The legal requirements begin with the rule that anyone who is required to report that reasonably believes that a minor is or has been the victim of one or more of the offenses listed must report.
  • Signs that trigger the mandate:
  • Clearly visible signs of abuse (e.g., bruising, broken bones).
  • An oral or a written disclosure by a child can also form the basis for reasonable belief.
“‘Reasonable grounds’ as used in A.R.S. § 13-3620 means that if there are any facts from which one could reasonably conclude that a child had been abused, the person knowing those facts is required to report those facts to the appropriate authorities. ‘Reasonable grounds’ is a low standard…. The statute does not contemplate that a person must fully investigate the suspected abuse before making a report. All the person must do is make the report. It is the responsibility of Child Protective Services and the police to investigate the allegations. . . . [W]e do not believe our legislature intended persons with knowledge of alleged child abuse to conduct their own investigation to decide whether enough evidence of abuse exists to warrant a report.”
What is the Penalty for Failure to Report?

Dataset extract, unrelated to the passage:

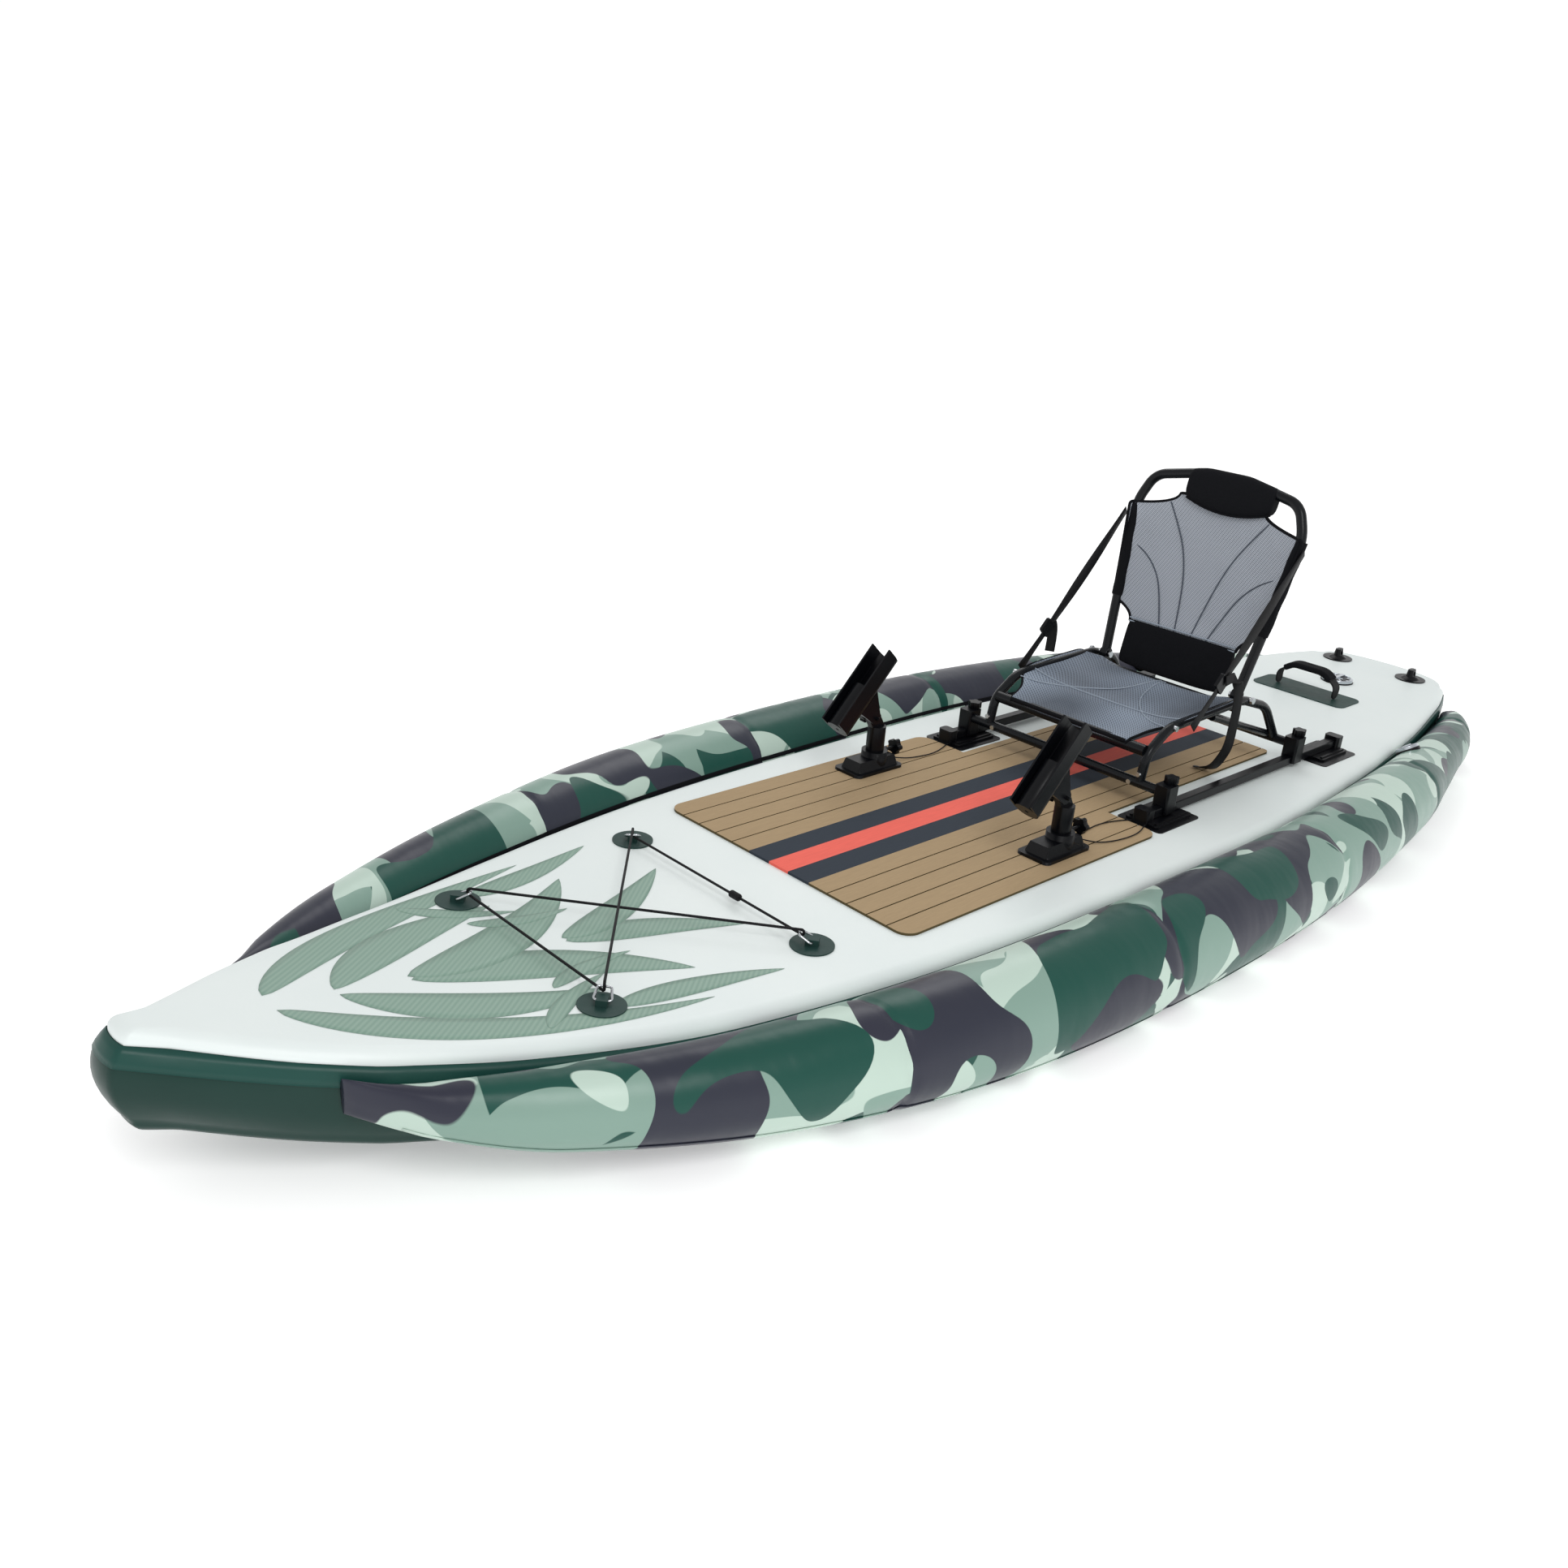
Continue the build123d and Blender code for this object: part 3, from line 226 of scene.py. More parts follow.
def camo_material():
    """Printed camouflage: four flat colours in rounded blots, cut at the panels' joints."""
    s = Shader("camo_print", 0.34, Specular_IOR_Level=0.32)
    place = s.place()
    green = srgb(16, 72, 62)
    sage = srgb(132, 160, 148)
    mint = srgb(190, 210, 198)
    plum = srgb(44, 42, 58)
    spot = s.math("MINIMUM", s.axis(place, "X"), PANEL_END)
    panel = s.math("FLOOR", s.math("DIVIDE", s.math("SUBTRACT", spot, PANEL_START), PANEL_LENGTH))
    jump = s.node("CombineXYZ", {"X": 11.3, "Y": s.math("MULTIPLY", panel, 1.37), "Z": 0.0})
    run = s.node("VectorMath", {0: s.scaled(place, (1.12, 0.98, 0.98)), 1: jump}, operation="ADD")

    def blot(offset, scale):
        moved = s.node("Mapping", {"Vector": run, "Location": offset})
        return s.noise(moved, scale, 0.0, BLOT_DISTORTION)

    # offset, scale, level and colour of each layer of blots, from the lowest up
    layers = [
        ((3.10, 0.40, 1.70), 5.4, 0.470, sage), ((3.17, 0.45, 1.75), 5.4, 0.625, mint),
        ((7.70, 2.90, 4.20), 6.4, 0.595, mint), ((5.50, 7.10, 3.30), 6.6, 0.560, sage),
        ((5.57, 7.16, 3.35), 6.6, 0.630, mint), ((1.30, 8.80, 6.10), 6.0, 0.535, plum),
        ((9.20, 5.30, 0.60), 5.8, 0.625, green),
    ]
    color = green
    for offset, scale, level, tint in layers:
        color = s.mix(s.step(blot(offset, scale), level, BLOT_EDGE), color, tint)
    wavy = s.math("MULTIPLY", blot((2.0, 4.0, 1.0), 7.0), 0.22)
    tip = s.math("ADD", s.math("ADD", s.axis(place, "X"), wavy), s.math("MULTIPLY", s.axis(place, "Z"), 1.3))
    color = s.mix(s.step(tip, 1.735, BLOT_EDGE), color, plum)
    fade = s.noise(place, 3.0, 2.0)
    s.color(s.mix(s.math("MULTIPLY", fade, 0.16), color, shade(green, 0.9)))
    s.rough(s.noise(place, 45.0, 2.0), 0.28, 0.40)
    ripple = s.bump(s.noise(s.scaled(place, (1.0, 0.4, 0.4)), 9.0, 3.0), 0.5, 0.010)
    s.bump(s.noise(place, 800.0, 1.0), 0.10, 0.0004, ripple)
    return s.material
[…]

As described in Paragraph O of the statute failure to make required reports of suspected child abuse yields serious criminal penalties. As written, “A person who violates any provision of this section is guilty of a class 1 misdemeanor, except if the failure to report involves a reportable offense the person is guilty of a Class 6 felony.”

An educator or professional who fails to make a required report may receive a misdemeanor sentence of up to six months in jail, and a fine of as much as $4,000.00.

If the educator or professional fails to make a "reportable offense" may receive a felony sentence of up to one and a half years in jail and a fine of as much as $150,000.00. Furthermore, a felony in Arizona can be prosecuted up to seven years after its discovery by law enforcement personnel.